◆ What the task requires
Write out exactly the lines that run from the line containing "front_reach = half_depth" through the line containing "the imported frame."; both end lines belong to the answer.

#### Data provided

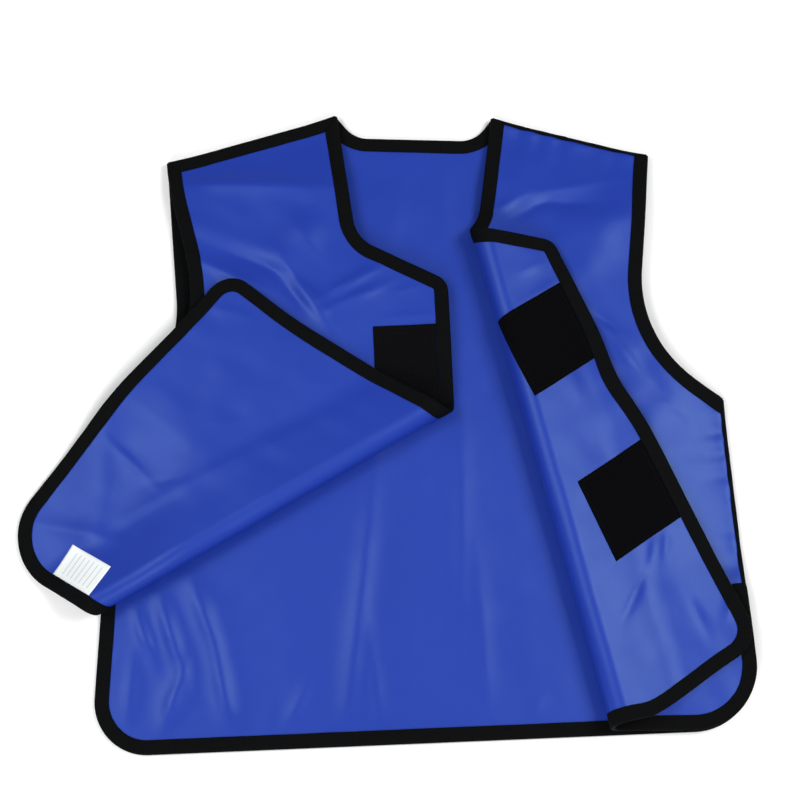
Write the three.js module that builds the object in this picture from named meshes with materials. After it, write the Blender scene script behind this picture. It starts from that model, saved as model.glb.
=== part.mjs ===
import * as THREE from 'three';

// An x-ray lead vest lying on its back with both fronts folded open.
// Millimetres, Z up, the floor at Z = 0, the neck towards +Y, the wearer's left side towards +X.
// Patterns are drawn in own-side lengths: u runs outward from the centre line, v towards the neck.

const { clamp, lerp, smoothstep, degToRad } = THREE.MathUtils;
const at = (u, v) => new THREE.Vector2(u, v);

// Sizes of the flat patterns: neck point to hem, half the hem and the back's neck
const LENGTH = 606;
const HALF = 305;
const HEM = -290;
const BACK_NECK_DEPTH = 22;
const BACK_NECK_INSET = 17;

// Corners of each side: across as a share of HALF, up as a share of LENGTH above the hem, round in mm
const CORNERS = {
  right: {
    neck: { across: 0.239, up: 1.003 },
    neckBend: { across: 0.187, up: 0.792, round: 38 },
    neckEdge: { across: -0.098, up: 0.718, round: 16 },
    hemEdge: { across: -0.12, up: 0.046, round: 28 },
    frontHem: { across: 0.972, up: -0.014, round: 56 },
    hem: { across: 1.013, up: -0.002, round: 48 },
    armpit: { across: 0.944, up: 0.515 },
    armhole: { across: 0.741, up: 0.612, round: 120 },
    tip: { across: 0.78, up: 0.931 },
  },
  left: {
    neck: { across: 0.266, up: 0.992 },
    neckBend: { across: 0.21, up: 0.812, round: 38 },
    neckEdge: { across: -0.079, up: 0.716, round: 16 },
    hemEdge: { across: -0.033, up: 0.018, round: 28 },
    frontHem: { across: 0.993, up: 0.01, round: 58 },
    hem: { across: 0.993, up: 0.01, round: 58 },
    armpit: { across: 0.944, up: 0.515 },
    armhole: { across: 0.685, up: 0.612, round: 120 },
    tip: { across: 0.757, up: 0.921 },
  },
};

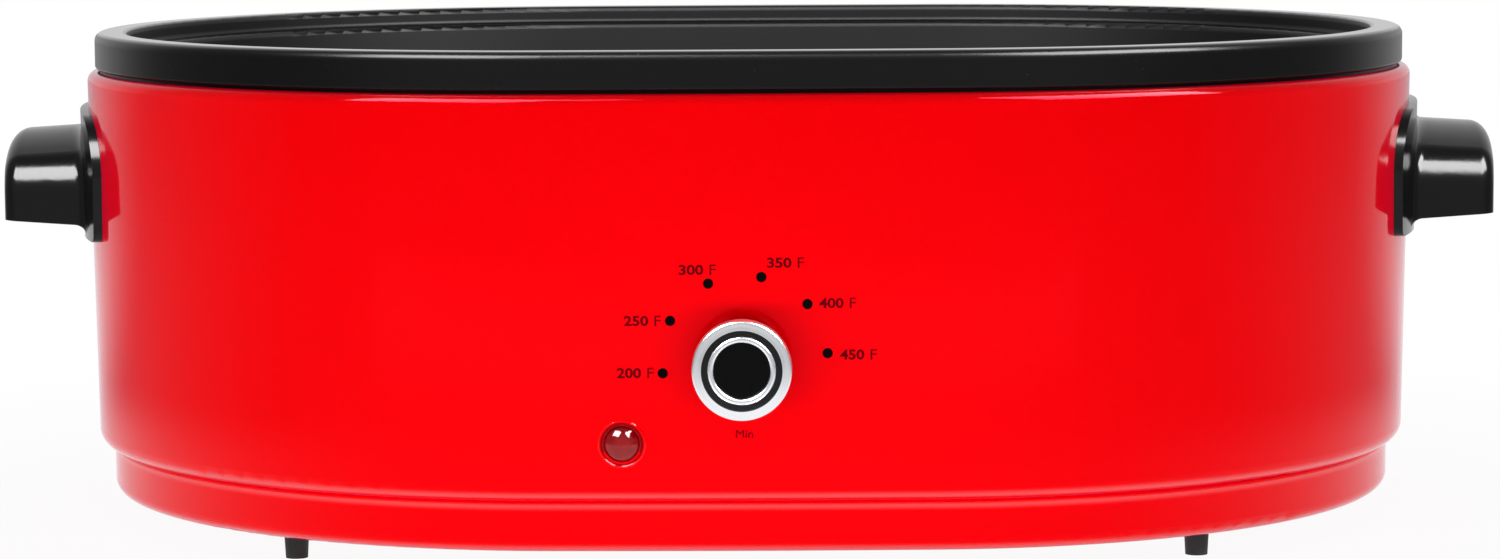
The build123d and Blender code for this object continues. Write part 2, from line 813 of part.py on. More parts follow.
# ---- pilot lamp: local z outwards from the wall --------------------------------------------
def make_pilot_lens():
    """Domed jewel, hollow from behind, with a flange inside the shell."""
    edge = collar_rise
    rise = lens_dome - edge
    dome_radius = (lens_radius**2 + rise**2) / (2 * rise)
    dome = (Pos(0, 0, lens_dome - dome_radius) * Sphere(dome_radius)) & rod(lens_radius, edge, lens_dome)
    lens = dome + rod(lens_radius, -lens_depth, edge)
    lens += rod(lamp_flange, lens_back, lens_back + steel)
    return lens - rod(lens_radius - lens_wall, -lens_depth, 0)


def make_pilot_retainer():
    return tube(retainer_radius, lens_radius, lens_back - washer_thickness, lens_back)


def make_pilot_socket():
    """Plug that closes the lens and holds the lamp."""
    plug = tube(lens_radius - lens_wall, bulb_radius, -lens_depth, -lens_depth / 2)
    return plug + tube(lens_radius, bulb_radius, -lens_depth - 2 * steel, -lens_depth)


def make_pilot_bulb():
    return rod(bulb_radius, -lens_depth - 2 * steel, -lens_wall)


# ---- cord inlet and wiring -----------------------------------------------------------------
def make_cord_gland():
    """Bush for the cord: a round flange outside and a threaded neck through the shell."""
    bush = rod(gland_neck, -gland_length, wall_fit)
    bush += rod(gland_radius, wall_fit, wall_fit + gland_flange)
    bush = fillet(bush.edges().group_by(Axis.Z)[-1], gland_flange / 3)
    return bush - rod(gland_bore, -2 * gland_length, 2 * gland_flange)


def make_gland_nut():
    high = -steel - wall_fit
    return hex_nut(gland_nut_flats, gland_neck, high - gland_nut_height, high)


def pole_places():
    return [(pole * pole_pitch, block_y) for pole in (-1, 0, 1)]


def make_terminal_block():
    body = Pos(0, block_y) * block(block_width, block_depth, base_floor, base_floor + block_height)
    for x, y in pole_places():
        body -= Pos(x, y) * rod(handle_screw_radius, pole_z, base_floor + block_height)
    return body


def make_terminal_screws():
    top = base_floor + block_height
    length = top - pole_z
    piece = Pos(0, 0, top) * screw(handle_screw_radius, 1.4 * handle_screw_radius, steel, length)
    return Part() + [Pos(x, y) * piece for x, y in pole_places()]


def element_tab_depth():
    """How far forward of the heater its terminals take their leads."""
    side, _ = element_tab_places()[1]
    return behind_front(side, ribbon_inset) - tab_length / 2


def make_leads():
    """Insulated leads: under the heatwell, up between the shield and the hem, and on to a tab."""
    front = block_y - block_depth / 2
    duct = behind_front(0, wall_inset(knob_z)) - tab_level
    passage = hem_flange + lead_run / 2 - half_depth
    rise_z = hem_z + 2 * lead_radius
    bend_z = rise_z + lead_run
    (low_x, low_z), (high_x, high_z) = element_tab_places()
    tab_y = element_tab_depth()
    tab_x = pocket_width / 2
    tab_end = knob_z - control_height / 2 - tab_length + tab_root
    live = [(0, front, pole_z), (0, front - lead_run, pole_z), (0, front - 3 * lead_run, lead_z),
            (tab_x, passage + lead_run, lead_z), (tab_x, passage, rise_z), (tab_x, duct, rise_z + lead_climb),
            (tab_x, duct, tab_end)]
    neutral = [(pole_pitch, front, pole_z), (pole_pitch, front - lead_run, pole_z),
               (pole_pitch, front - 3 * lead_run, lead_z), (high_x, passage + lead_run, lead_z),
               (high_x, passage, rise_z), (high_x, tab_y, rise_z + lead_climb),
               (high_x, tab_y, high_z - ribbon_width / 2)]
    load_x = -control_width / 2 - tab_length + tab_root
    load_z = knob_z - tab_width / 2
    gap = low_x + tab_width / 2
    load = [(load_x, duct, load_z), (load_x - lead_run / 2, duct, load_z),
            (gap + lead_run / 3, tab_y, low_z), (gap, tab_y, low_z)]
    earth = [(-pole_pitch, front, pole_z), (-pole_pitch, front - lead_run, pole_z),
             (-pole_pitch - lead_run / 2, earth_y, lead_z), (earth_side + 3 * screw_head, earth_y, lead_z)]
    return {"lead_live": wire(lead_radius, live, wide_bend),
            "lead_neutral": wire(lead_radius, neutral, wide_bend),
            "lead_load": wire(lead_radius, load, tight_bend),
            "lead_earth": wire(lead_radius, earth, lead_bend)}


def make_pilot_leads():
    """Two thin leads from the back of the lamp, to the heater's tab and to the terminal block."""
    start = (on_front(lamp_side, lamp_z) * Pos(0, 0, -lens_depth - 2 * steel - 2 * wall_fit)).position
    (low_x, low_z), _ = element_tab_places()
    tab_y = element_tab_depth()
    passage = hem_flange + lead_run / 2 - half_depth
    clear_z = lead_z + 4 * lead_radius
    side = bulb_radius + 2 * thin_lead_radius
    back = start.Y + lead_run / 3
    up = [(start.X - side, start.Y, lamp_z), (start.X - side, back, lamp_z),
          (low_x, tab_y, (lamp_z + low_z) / 2), (low_x, tab_y, low_z - ribbon_width / 2)]
    front = block_y - block_depth / 2
    down = [(start.X + side, start.Y, lamp_z), (start.X + side, back, lamp_z),
            (start.X + side, passage, hem_z + pilot_lead_lift), (start.X + side, passage + lead_run, clear_z),
            (pole_pitch - pilot_lead_side, front - 2 * lead_run, clear_z),
            (pole_pitch - pilot_lead_side, front, pole_z)]
    return wire(thin_lead_radius, up, thin_bend) + wire(thin_lead_radius, down, tight_bend)


def make_earth_screw():
    """Screw and tag that earth the base pan."""
    tag = tube(screw_head, screw_radius, 0, steel)
    tag += Pos(2 * screw_head) * block(2 * screw_head, screw_head, 0, steel)
    tag += Pos(3 * screw_head - steel) * block(2 * steel, screw_head, 0, 2 * lead_radius)
    tag -= rod(screw_radius, 0, steel)
    piece = tag + Pos(0, 0, steel) * screw(screw_radius, screw_head, steel, 2 * steel)
    return Pos(earth_side, earth_y, base_floor) * piece


# ---- nodes ---------------------------------------------------------------------------------
nodes = {
    "outer_shell": make_outer_shell(),
    "base_pan": make_base_pan(),
    "heatwell": make_heatwell(),
    "cookwell": make_cookwell(),
    "heater_band": make_heater_band(),
    "heating_ribbon": make_heating_ribbon(),
    "element_tabs": make_element_tabs(),
    "band_lugs": make_band_lugs(),
    "band_springs": make_band_springs(),
    "insulation_blanket": make_insulation_blanket(),
    "heat_shield": make_heat_shield(),
    "tie_studs": make_tie_studs(),
    "upper_spacers": make_upper_spacers(),
    "lower_spacers": make_lower_spacers(),
    "tie_nuts": make_tie_nuts(),
    "foot_screws": make_foot_screws(),
    "foot_nuts": make_foot_nuts(),
    "handle_plates": make_handle_plates(),
    "handle_screws": make_handle_screws(),
    "terminal_block": make_terminal_block(),
    "terminal_screws": make_terminal_screws(),
    "earth_screw": make_earth_screw(),
    "pilot_leads": make_pilot_leads(),
}
nodes.update(make_leads())

foot_names = ["foot_front_left", "foot_front_right", "foot_rear_left", "foot_rear_right"]
for foot_name, (foot_x, foot_y) in zip(foot_names, round_the_ends(foot_inset, foot_angle)):
    nodes[foot_name] = Pos(foot_x, foot_y) * make_foot()

right_handle = make_handle()
nodes["handle_right"] = right_handle
nodes["handle_left"] = mirror(right_handle, about=Plane.YZ)

controls = {
    "knob_body": make_knob_body(),
    "knob_bezel": make_knob_bezel(),
    "knob_ring": make_knob_ring(),
    "knob_cap": make_knob_cap(),
    "knob_spring": make_knob_spring(),
    "thermostat_shaft": make_thermostat_shaft(),
    "thermostat_cam": make_thermostat_cam(),
    "thermostat_bushing": make_thermostat_bushing(),
    "thermostat_nut": make_thermostat_nut(),
    "bushing_washer": make_bushing_washer(),
    "thermostat_plate": make_thermostat_plate(),
    "thermostat_body": make_thermostat_body(),
    "thermostat_tabs": make_thermostat_tabs(),
    "contact_blades": make_contact_blades(),
    "sensor_blade": make_sensor_blade(),
}
for name, piece in controls.items():
    nodes[name] = on_front(0, knob_z) * piece

lamp = {
    "pilot_lens": make_pilot_lens(),
    "pilot_retainer": make_pilot_retainer(),
    "pilot_socket": make_pilot_socket(),
    "pilot_bulb": make_pilot_bulb(),
}
for name, piece in lamp.items():
    nodes[name] = on_front(lamp_side, lamp_z) * piece

nodes["cord_gland"] = on_back(gland_z) * make_cord_gland()
nodes["gland_nut"] = on_back(gland_z) * make_gland_nut()

front_reach = half_depth - wall_inset(knob_z) + knob_stand
back_reach = max(half_depth, half_depth - wall_inset(gland_z) + wall_fit + gland_flange)
body_y = (front_reach - back_reach) / 2

os.makedirs("parts", exist_ok=True)
for name, piece in nodes.items():
    export_step(Pos(0, body_y) * piece, "parts/" + name + ".step")
print("body moved back by", round(body_y, 3))
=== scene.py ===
"""Electric roaster oven: finishes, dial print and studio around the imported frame.

Everything is in metres in the frame's own axes: +X along the length, +Z up, the knob faces -Y.
"""

from math import cos, pi, radians, sin

import bmesh
import bpy
from bpy.props import FloatProperty, FloatVectorProperty, IntProperty, PointerProperty
from mathutils import Matrix, Vector
from mathutils.bvhtree import BVHTree


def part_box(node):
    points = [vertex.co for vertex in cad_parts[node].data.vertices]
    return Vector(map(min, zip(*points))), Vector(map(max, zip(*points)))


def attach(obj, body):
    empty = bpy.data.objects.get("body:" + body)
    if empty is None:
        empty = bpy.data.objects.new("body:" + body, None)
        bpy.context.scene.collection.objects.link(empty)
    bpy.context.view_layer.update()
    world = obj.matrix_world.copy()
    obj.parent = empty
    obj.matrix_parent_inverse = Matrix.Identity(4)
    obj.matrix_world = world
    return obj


bl_info = {
    "name": "Roaster Oven",
    "version": (1, 0, 0),
    "blender": (4, 5, 0),
    "location": "3D View > Sidebar > Roaster",
    "description": "Finishes, dial print and studio of an electric roaster oven",
    "category": "Object",
}

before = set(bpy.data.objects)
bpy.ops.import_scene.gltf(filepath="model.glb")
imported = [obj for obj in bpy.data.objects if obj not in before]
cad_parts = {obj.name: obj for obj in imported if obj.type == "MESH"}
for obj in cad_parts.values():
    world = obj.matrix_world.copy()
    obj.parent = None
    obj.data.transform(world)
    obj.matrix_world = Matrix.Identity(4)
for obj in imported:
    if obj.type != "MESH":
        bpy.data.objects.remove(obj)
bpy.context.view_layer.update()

MM = 0.001
KNOB_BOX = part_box("knob_bezel")
KNOB_CENTRE = tuple((low + high) / 2 for low, high in zip(*KNOB_BOX))
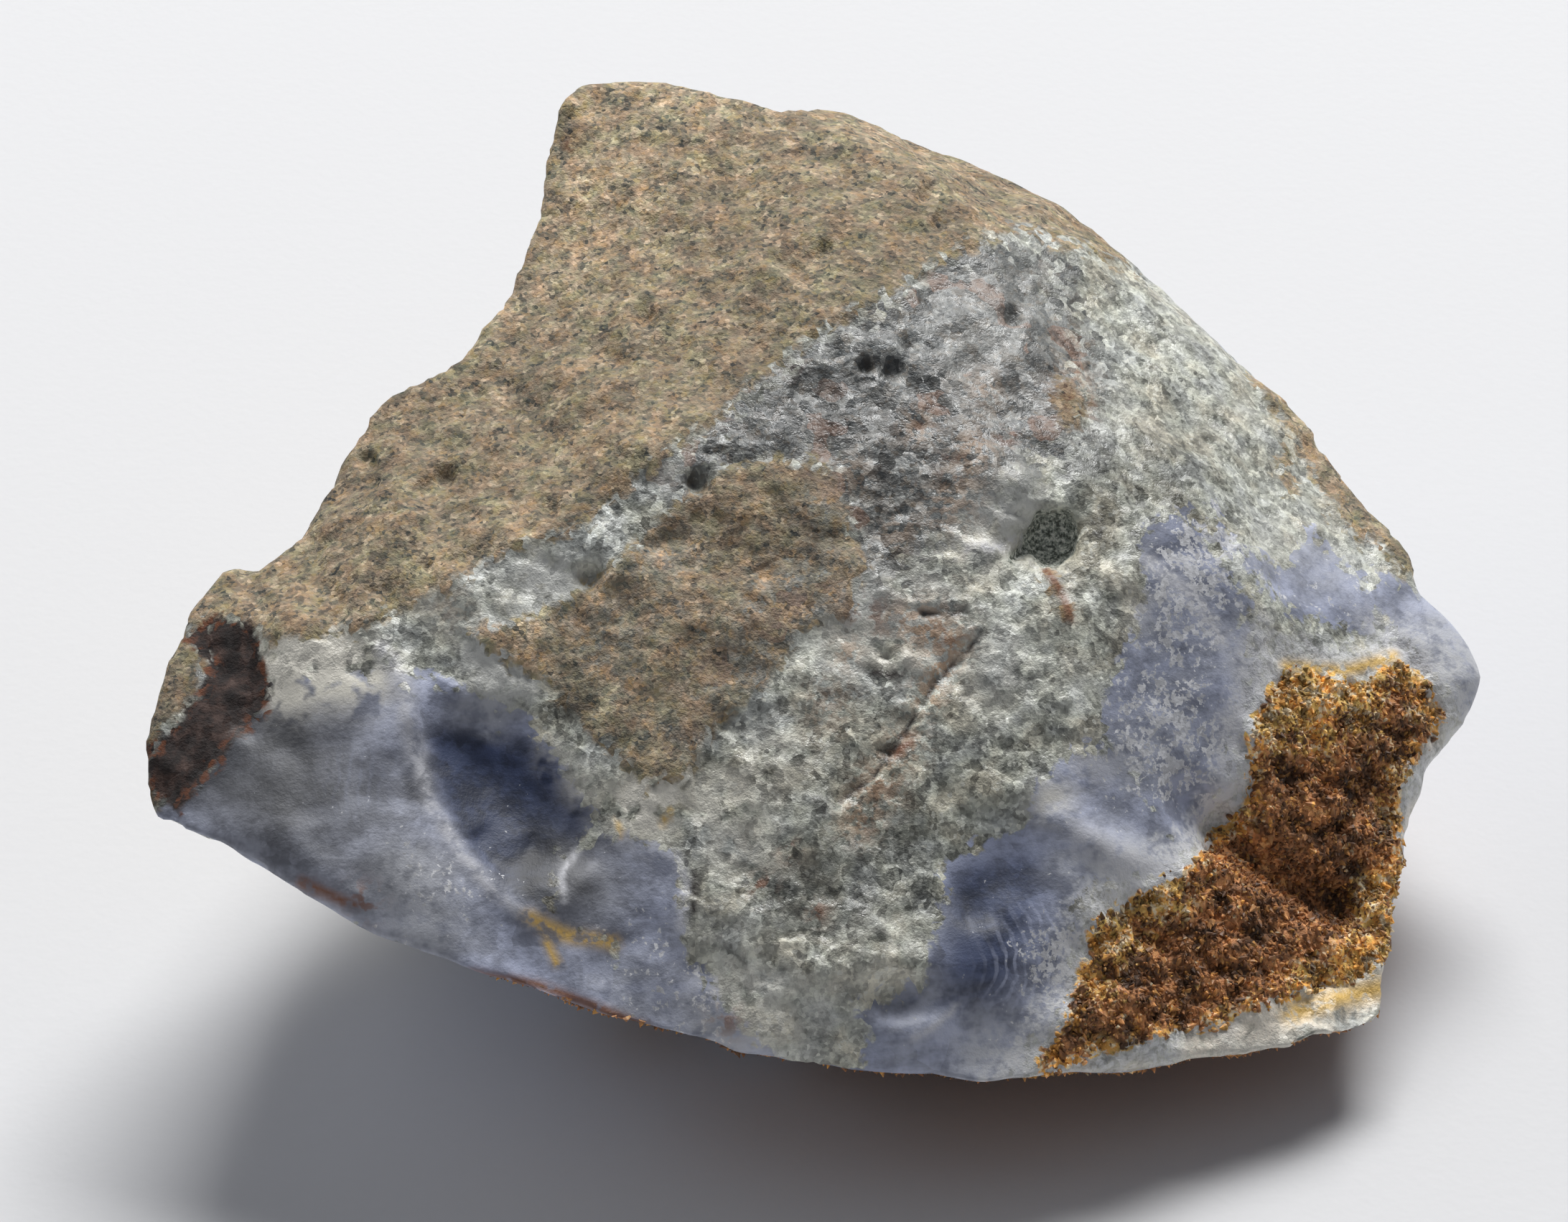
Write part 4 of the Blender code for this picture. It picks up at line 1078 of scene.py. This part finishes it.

########

◆ Output of the exercise
front_reach = half_depth - wall_inset(knob_z) + knob_stand
back_reach = max(half_depth, half_depth - wall_inset(gland_z) + wall_fit + gland_flange)
body_y = (front_reach - back_reach) / 2

os.makedirs("parts", exist_ok=True)
for name, piece in nodes.items():
    export_step(Pos(0, body_y) * piece, "parts/" + name + ".step")
print("body moved back by", round(body_y, 3))
=== scene.py ===
"""Electric roaster oven: finishes, dial print and studio around the imported frame.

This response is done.